First published on PharmaLive.com here
As you read this article between Zoom calls and web-based training sessions, it’s hard to remember a time when “in-person” meetings were the only way to interact with colleagues. We’ve all seen the changes that have come out of the pandemic and the continued uptake of technology to communicate.
Now that the floodgates have opened, and businesses are seeing what actually can be done virtually, some things just make more sense to remain that way. And the proof is in the pudding – Pfizer announced in January that it’s reducing its U.S. sales staff “as it expects doctors and other healthcare providers to want fewer face-to-face interactions with salespeople.” More and more medical congresses are moving fully—or partially—to web-based events, and commercial office space is becoming less of a hot commodity. All these factors point to a fundamental change in how healthcare practitioners (HCPs) interact with their industry.
Introducing Digital Opinion Leaders
The identification and alignment with Key Opinion Leaders (KOLs) have long been a key component in healthcare communications strategy—doctors trust their highly esteemed colleagues for advice, more than salespeople, and rightly so. Data from an HCP Digital Education Survey by Healthcasts indicated that 83% of HCPs are likely to prescribe a new drug if it’s endorsed by an opinion leader. Younger HCPs naturally tend to be more active online, but as we all have become immersed in technology-enabled communications, many more doctors are casting their eyes in the direction of a new breed of KOLs—Digital Opinion Leaders (DOLs). DOLs are individuals who have garnered a high level of impact online in focused medical specialties. Unfortunately, the KOLs your company is already aware of and possibly engaging with, are not necessarily the most impactful thought leaders in online platforms (though there is often overlap). In 2022, it will no longer be “nice to have” an idea of your therapeutic area’s DOLs—it should be considered quite necessary.

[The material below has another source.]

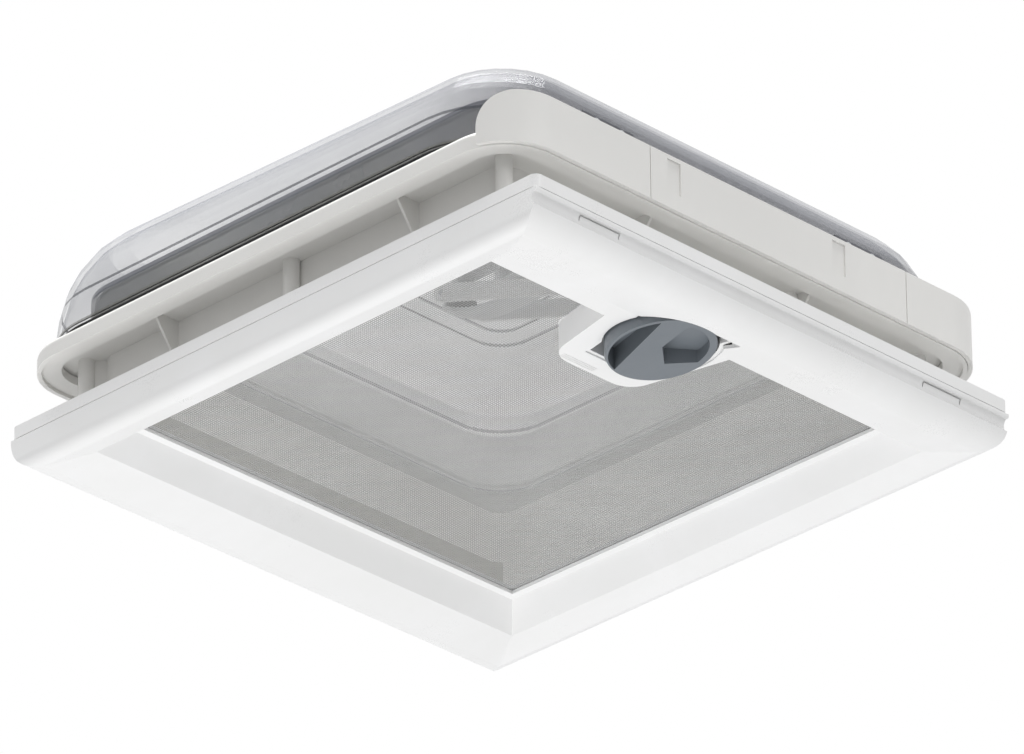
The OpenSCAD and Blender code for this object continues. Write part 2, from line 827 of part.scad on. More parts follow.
module screen_net() {
    pitch = [(screen_x1 - screen_x0) / net_gaps, 2 * screen_y / net_gaps];
    strand = pitch * net_strand_share;
    color([0.55, 0.55, 0.55]) slab(net_z, net_z + net_t) difference() {
        screen_plan(net_lap);
        difference() {
            for (i = [0 : net_gaps - 1], j = [0 : net_gaps - 1])
                translate([screen_x0 + i * pitch[0], -screen_y + j * pitch[1]] + strand / 2)
                    square(pitch - strand);
            bay_plan(-ledge_w / 2);
        }
    }
}

module screen_frame() {
    color([0.4, 0.41, 0.42]) slab(net_z + net_t, net_z + net_t + trim_t) difference() {
        screen_plan(net_lap);
        sheet(screen_x0, screen_x1, -screen_y, screen_y, ceiling_r);
        bay_plan(-ledge_w / 2);
    }
}

// Lift drive

housing_y0 = knob_y - housing_w / 2;
housing_y1 = knob_y + housing_w / 2;
housing_x0 = shaft_x - hub_d / 2 - trim_t;
housing_x1 = collar_in - 2 * side_gap;
housing_z = pocket_z + trim_t;
lug_x = (housing_x0 + housing_x1) / 2;

module drive_housing() {
    color([0.3, 0.31, 0.32]) difference() {
        union() {
            translate([0, housing_y1, 0]) rotate([90, 0, 0]) linear_extrude(housing_w) union() {
                translate([shaft_x, shaft_z]) circle(hub_d / 2 + trim_t);
                translate([housing_x0, housing_z]) square([housing_x1 - housing_x0, shaft_z - housing_z]);
                translate([shaft_x, shaft_z - over])
                    square([housing_x1 - shaft_x, hub_d / 2 + trim_t + over]);
            }
            for (y = [housing_y0 - head_d, housing_y1]) translate([lug_x - head_d / 2, y, housing_z])
                cube([head_d, head_d, trim_t]);
        }
        y_bar(shaft_x, shaft_z, housing_y0 - over, housing_y1 + over, shaft_d + 2 * fit);
        translate([knob_x, knob_y, housing_z - over])
            cylinder(h = spindle_up - housing_z + over, d = spindle_d + 2 * fit);
        for (y = [housing_y0 - head_d / 2, housing_y1 + head_d / 2]) translate([lug_x, y, housing_z - over])
            cylinder(h = trim_t + 2 * over, d = screw_d + 2 * fit);
    }
}

spindle_up = shaft_z + hub_d / 2;

module housing_screws() {
    color([0.75, 0.76, 0.78]) for (y = [housing_y0 - head_d / 2, housing_y1 + head_d / 2])
        translate([lug_x, y, housing_z + trim_t]) pan_screw(trim_t);
}

// Knob

knob_r = knob_d / 2;
knob_z0 = trim_z - knob_out;
knob_z1 = pocket_z - side_gap;
knob_edge = 3;
spindle_clear = 1;

// Outline of the thumb hollow, in shares of the knob's radius
thumb_shares = [[0.09, -0.06], [0.73, -0.15], [1.1, 0.1], [1.1, 0.9], [0.25, 1.1], [-0.28, 0.38]];

// The knob's drum, whose face slants
module knob_body() {
    drop = knob_r * tan(face_slant);
    intersection() {
        rotate_extrude() polygon([
            [0, knob_z0 - drop], [knob_r - knob_edge / 2, knob_z0 - drop],
            [knob_r, knob_z0 - drop + knob_edge], [knob_r, knob_z1], [0, knob_z1]
        ]);
        rotate([0, 0, face_turn]) rotate([90, 0, 0]) linear_extrude(2 * knob_r + 2 * over, center = true)
            polygon([
                [-knob_r, knob_z0 - drop], [knob_r, knob_z0 + drop], [knob_r, knob_z1 + over],
                [-knob_r, knob_z1 + over]
            ]);
    }
}

// The crescent hollow lies between a straight edge and the rim
module crescent_plan() {
    intersection() {
        circle(knob_r - rim_t);
        rotate([0, 0, crescent_turn]) translate([-knob_r, crescent_in]) square([2 * knob_r, knob_r]);
    }
}

module thumb_plan() {
    intersection() {
        circle(knob_r - thumb_rim_t);
        polygon(knob_r * thumb_shares);
    }
}

module knob() {
    low = knob_z0 - knob_r;
    color([0.44, 0.47, 0.49]) translate([knob_x, knob_y, 0]) difference() {
        knob_body();
        slab(low, knob_z0 + hollow_h) crescent_plan();
        slab(low, knob_z0 + hollow_h) thumb_plan();
        translate([0, 0, knob_z1 - spindle_seat]) cylinder(h = spindle_seat + over, d = spindle_d);
    }
}

spindle_seat = 7;

module knob_spindle() {
    color([0.72, 0.73, 0.75]) translate([knob_x, knob_y, knob_z1 - spindle_seat])
        cylinder(h = spindle_up - spindle_clear - knob_z1 + spindle_seat, d = spindle_d);
}

module spindle_clip() {
    color([0.72, 0.73, 0.75]) cross_ring();
}

// Retaining rings on the ends of the cross shaft
module cross_ring() {
    for (s = [-1, 1]) translate([0, knob_y + s * (shaft_half - over), 0]) difference() {
        y_bar(shaft_x, shaft_z, -over / 2, over / 2, shaft_d + 2 * over);
        y_bar(shaft_x, shaft_z, -over, over, shaft_d);
    }
}

arm_y = housing_w / 2 + side_gap;
shaft_half = arm_y + arm_t + 2 * over;

module cross_shaft() {
    color([0.72, 0.73, 0.75]) y_bar(shaft_x, shaft_z, knob_y - shaft_half, knob_y + shaft_half, shaft_d);
}

// Lift arms

arm_angle = asin((roller_z - shaft_z) / arm_l);
roller_x = shaft_x - arm_l * cos(arm_angle);

module arm_side(y0, y1) {
    color([0.72, 0.73, 0.75]) difference() {
        translate([shaft_x, y1, shaft_z]) rotate([90, arm_angle - 180, 0]) linear_extrude(y1 - y0) union() {
            circle(d = hub_d);
            translate([0, -arm_w / 2]) square([arm_l, arm_w]);
            translate([arm_l, 0]) circle(d = arm_w);
        }
        y_bar(shaft_x, shaft_z, y0 - over, y1 + over, shaft_d);
        y_bar(roller_x, roller_z, y0 - over, y1 + over, roller_pin_d);
    }
}

roller_pin_d = 4;

module lift_arm_near() {
    arm_side(knob_y - arm_y - arm_t, knob_y - arm_y);
}

module lift_arm_far() {
    arm_side(knob_y + arm_y, knob_y + arm_y + arm_t);
}

module roller_pin() {
    reach = arm_y + arm_t;
    color([0.72, 0.73, 0.75]) y_bar(roller_x, roller_z, knob_y - reach, knob_y + reach, roller_pin_d);
}

track_w = 16;

module roller() {
    color([0.15, 0.15, 0.16]) difference() {
        y_bar(roller_x, roller_z, knob_y - track_w / 2, knob_y + track_w / 2, roller_d);
        y_bar(roller_x, roller_z, knob_y - track_w, knob_y + track_w, roller_pin_d + 2 * fit);
    }
}

// Track under the pane

// Roller's place as the dome sees it when it stands open by an angle
function arm_end(a) = [
    shaft_x - arm_l * cos(arm_angle + arm_ratio * a) - axis_x,
    shaft_z + arm_l * sin(arm_angle + arm_ratio * a) - axis_z
];
function in_dome(p, a) = [
    axis_x + p[0] * cos(a) - p[1] * sin(a),
    axis_z + p[0] * sin(a) + p[1] * cos(a)
];
track_steps = 16;
track_line = [
    for (i = [0 : track_steps]) let (a = i * open_angle / track_steps) in_dome(arm_end(a), a)
];
function unit(v) = v / norm(v);
function track_run(e) = concat(
    [track_line[0] + e * unit(track_line[0] - track_line[1])],
    track_line,
    [track_line[track_steps] + e * unit(track_line[track_steps] - track_line[track_steps - 1])]
);
function side_of(v, u) = [
    for (i = [0 : len(v) - 1]) let (d = unit(v[min(i + 1, len(v) - 1)] - v[max(i - 1, 0)]))
        v[i] + u * [-d[1], d[0]]
];
function reversed(v) = [for (i = [len(v) - 1 : -1 : 0]) v[i]];
track_in = roller_d / 2 + roller_gap;
track_out = track_in + track_t;

module track_band(u) {
    run = track_run(u);
    polygon(concat(side_of(run, u), reversed(side_of(run, -u))));
}

// Extrudes a side view along Y, over a width round the knob's line
module along_y(w) {
    translate([0, knob_y + w / 2, 0]) rotate([90, 0, 0]) linear_extrude(w) children();
}

// The curved track with its posts and its foot under the pane
module lift_track() {
    x0 = track_line[0][0] - track_out;
    x1 = track_line[track_steps][0] + track_out;
    foot_z = pane_top_z - pane_t - track_t;
    w = track_w + 2 * side_gap;
    color([0.3, 0.31, 0.32]) difference() {
        union() {
            along_y(w) track_band(track_out);
            along_y(w) translate([x0, foot_z]) square([x1 - x0, track_t]);
            for (i = [0, track_steps / 2, track_steps])
                along_y(w - track_t) translate([track_line[i][0] - track_t, track_line[i][1]])
                    square([2 * track_t, foot_z + track_t / 2 - track_line[i][1]]);
        }
        along_y(w + 2 * over) track_band(track_in);
    }
}

// Dome

dome_mid = (dome_front - dome_reach) / 2;
dome_span = dome_front + dome_reach;

// One ring of the dome; t draws the inner face in by the wall
function dome_ring(k, t) = let (
        side = flank_w * flank_in_shares[k] + t,
        front = flank_w * front_in_shares[k] + t,
        r = dome_r - corner_share * flank_w * flank_in_shares[k] - t,
        z = dome_rise * flank_up_shares[k] - (k == 0 ? 0 : t),
        x0 = -dome_reach + side,
        x1 = dome_front - front,
        y1 = dome_reach - side,
        c = [[x1 - r, y1 - r], [x0 + r, y1 - r], [x0 + r, -y1 + r], [x1 - r, -y1 + r]]
    ) [
        for (q = [0 : 3], i = [0 : corner_steps]) let (
            a = 90 * q + 90 * i / corner_steps,
            x = c[q][0] + r * cos(a),
            y = c[q][1] + r * sin(a)
        ) [x, y, shell_z + z * (1 - slope_share * (x + dome_reach) / dome_span)]
    ];

module dome_outer() {
    rings = len(flank_in_shares);
    n = 4 * (corner_steps + 1);
    pts = concat(
        [for (k = [0 : rings - 1]) each dome_ring(k, 0)],
        [for (k = [0 : rings - 1]) each dome_ring(k, dome_t)]
    );
    color([0.6, 0.62, 0.65, 0.6]) polyhedron(pts, concat(
        [for (k = [0 : rings - 2], i = [0 : n - 1]) each let (
            a = k * n + i, b = k * n + (i + 1) % n, c = a + n, d = b + n
        ) [[a, c, b], [b, c, d]]],
        [for (k = [0 : rings - 2], i = [0 : n - 1]) each let (
            a = (rings + k) * n + i, b = (rings + k) * n + (i + 1) % n, c = a + n, d = b + n
        ) [[a, b, c], [b, d, c]]],
        [for (i = [0 : n - 1]) each let (
            a = i, b = (i + 1) % n, c = rings * n + i, d = rings * n + (i + 1) % n
        ) [[a, b, c], [b, d, c]]],
        [[for (i = [n - 1 : -1 : 0]) (rings - 1) * n + i]],
        [[for (i = [0 : n - 1]) (2 * rings - 1) * n + i]]
    ));
}

module pane_levels(t, low) {
    slab(low, pane_wall_z - t) square_sheet(pane_half - t, pane_r - t);
    slab(low, pane_bead_z - t) square_sheet(pane_half - bead_in - t, pane_r - bead_in - t);
    slab(low, pane_top_z - t) square_sheet(field_half - t, pane_r - t);
    for (k = [1 : terraces])
        slab(low, pane_top_z + k * terrace_rise - t)
            square_sheet(terrace_half - (k - 1) * terrace_in - t, (terrace_half - k * terrace_in) / 2);
}

module dome_pane() {
    color([0.5, 0.52, 0.55, 0.6]) difference() {
        union() {
            slab(rim_z, shell_z) dome_sheet(0);
            pane_levels(0, rim_z);
        }
        pane_levels(pane_t, rim_z - over);
    }
}

outer_frame();
dome_seal();
wind_deflector();
deflector_screws();
hinge_bases();
hinge_pins();
ceiling_frame();
clamp_screws();
inside_trim();
screen_net();
screen_frame();
drive_housing();
housing_screws();
knob();
knob_spindle();
spindle_clip();
cross_shaft();
lift_arm_near();
lift_arm_far();
roller();
roller_pin();
dome_outer();
dome_pane();
hinge_leaf_near();
hinge_leaf_far();
leaf_screws();
lift_track();
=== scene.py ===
import json
import math

import bmesh
import bpy
from mathutils import Matrix, Vector


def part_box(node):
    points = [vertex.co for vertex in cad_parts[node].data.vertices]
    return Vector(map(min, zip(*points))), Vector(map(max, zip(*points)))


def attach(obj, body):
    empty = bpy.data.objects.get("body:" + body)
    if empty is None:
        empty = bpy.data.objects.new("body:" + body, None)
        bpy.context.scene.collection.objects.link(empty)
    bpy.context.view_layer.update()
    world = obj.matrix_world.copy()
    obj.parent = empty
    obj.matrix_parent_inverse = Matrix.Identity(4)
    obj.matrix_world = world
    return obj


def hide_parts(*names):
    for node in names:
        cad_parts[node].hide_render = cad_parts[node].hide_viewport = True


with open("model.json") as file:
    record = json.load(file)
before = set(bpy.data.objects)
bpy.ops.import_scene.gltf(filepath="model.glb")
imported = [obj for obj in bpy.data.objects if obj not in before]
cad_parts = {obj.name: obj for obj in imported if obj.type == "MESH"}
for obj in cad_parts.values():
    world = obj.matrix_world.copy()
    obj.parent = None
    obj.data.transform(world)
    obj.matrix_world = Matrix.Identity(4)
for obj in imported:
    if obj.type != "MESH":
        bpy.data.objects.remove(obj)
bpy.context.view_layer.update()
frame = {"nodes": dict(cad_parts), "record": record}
bpy.context.scene.view_settings.view_transform = "Standard"
nodes = frame["nodes"]
MM = 0.001

# Camera, fitted to the straight edges of both frames in the photo
PHOTO_WIDTH_PX = 1024.0
FOCAL_LENGTH_PX = 9863.0
SENSOR_MM = 36.0
CAMERA_AZIMUTH = math.radians(44.49)
CAMERA_ELEVATION = math.radians(-28.0)
CAMERA_ROLL = math.radians(-0.53)
CAMERA_DISTANCE = 6.392
CAMERA_SHIFT_RIGHT = 0.00619
CAMERA_SHIFT_DOWN = 0.00271
NEAREST_SEEN, FARTHEST_SEEN = 0.05, 60.0


def add_camera():
    back = Vector((
        math.sin(CAMERA_AZIMUTH) * math.cos(CAMERA_ELEVATION),
        -math.cos(CAMERA_AZIMUTH) * math.cos(CAMERA_ELEVATION),
        math.sin(CAMERA_ELEVATION)))
    level_right = Vector((math.cos(CAMERA_AZIMUTH), math.sin(CAMERA_AZIMUTH), 0.0))
    level_up = back.cross(level_right)
    right = level_right * math.cos(CAMERA_ROLL) + level_up * math.sin(CAMERA_ROLL)
    up = level_up * math.cos(CAMERA_ROLL) - level_right * math.sin(CAMERA_ROLL)
    data = bpy.data.cameras.new("camera")
    data.sensor_width = SENSOR_MM
    data.lens = SENSOR_MM * FOCAL_LENGTH_PX / PHOTO_WIDTH_PX
    data.clip_start, data.clip_end = NEAREST_SEEN, FARTHEST_SEEN
    camera = bpy.data.objects.new("camera", data)
    bpy.context.scene.collection.objects.link(camera)
    camera.location = back * CAMERA_DISTANCE + right * CAMERA_SHIFT_RIGHT - up * CAMERA_SHIFT_DOWN
    camera.rotation_euler = Matrix((right, up, back)).transposed().to_euler()
    bpy.context.scene.camera = camera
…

When a DOL Tweets, People Listen…and Retweet
In addition to managing a successful medical career, Stephanie Graff, MD, FACP, the Director of the Breast Oncology Program at Lifespan Cancer Institute, has garnered more than 13,000 followers on Twitter. Last December, Dr. Graff shared posts of new research coming out of the 2021 San Antonio Breast Cancer Symposium, which she found compelling. Within hours, her followers shared her posts with their own followers, reaching nearly half a million social media users.
Young doctors like Dr. Graff can create a passionate following by sharing their uniquely informed perspectives, and they are becoming more common. With so much going on at any moment, people are looking for experts in incredibly narrow fields to help curate the massive amount of information out there. The open nature of social networks allows some degree of natural selection to take place—those that are sharing the most interesting, up-date information will organically “rise to the top” and gain more and more influence.
The Smartest Person in the Room Isn’t Always the Loudest Voice
The process for identifying DOLs takes more digital sleuthing than one would think. With so much noise online, is not as simple as just looking for the loudest online voices. It’s important to take into consideration a number of factors to find the right fit.
- Brand/safety should always be kept front of mind.
Look for red flags such as posts on non-factual information, controversial opinions, and aggressive online activity. Pharma companies should also investigate if they are already working closely with any competitors.
- Reach and Engagement—looking beyond just followers.
Examine actual reach and engagements such as likes, comments, and shares. We call this extended reach—an expert may have “x” number of followers but a high amount of engagement, so their messaging is actually shared to with many more people.
- Remember relevance.
How on-subject are conversations and discussions? Is the person speaking mainly about the brand’s focus area or is it just one of many topics? Additionally, who makes up the DOL’s audience—are they mainly other doctors, or a mix of other types of non-targets?
- Consider impact—how influential are these expert’s posts?
Are they being picked up by other media sources and activating new discussions? How engaging are their posts? It is important to evaluate this to ensure that an active account is not operating in an echo chamber but is in fact a DOL of interest.
- Finally, evaluate a DOL’s authenticity.
Does the influencer have genuine authority in a subject area? Are their posts unique and reflective of their personality?
Our vote for key sources for finding DOLs in Pharma goes to Twitter, LinkedIn, and Instagram (the latter in particular for more aesthetic fields, like Dermatology). The publicly available, open nature of Twitter and Instagram gives experts the ability to speak to the whole world. Any truly influential expert with a large presence on another more closed network (e.g., Doximity or Sermo) will also work on building their audience on these platforms as well. LinkedIn operates in more of a closed environment, but it is geared towards professionals by its nature and makes a good starting point for DOL searches.
As an added plus, Twitter offers a powerful software API—meaning that external software platforms (like we offer at our company) can churn through its billions of conversations and help identify Opinion Leaders in very narrow fields. Focus on going deep rather than wide to “fish where the fish are” and don’t get too concerned with combing every platform out there.
Start sleuthing—the world has changed, and 2022 is the year to get to know the DOLs in your field.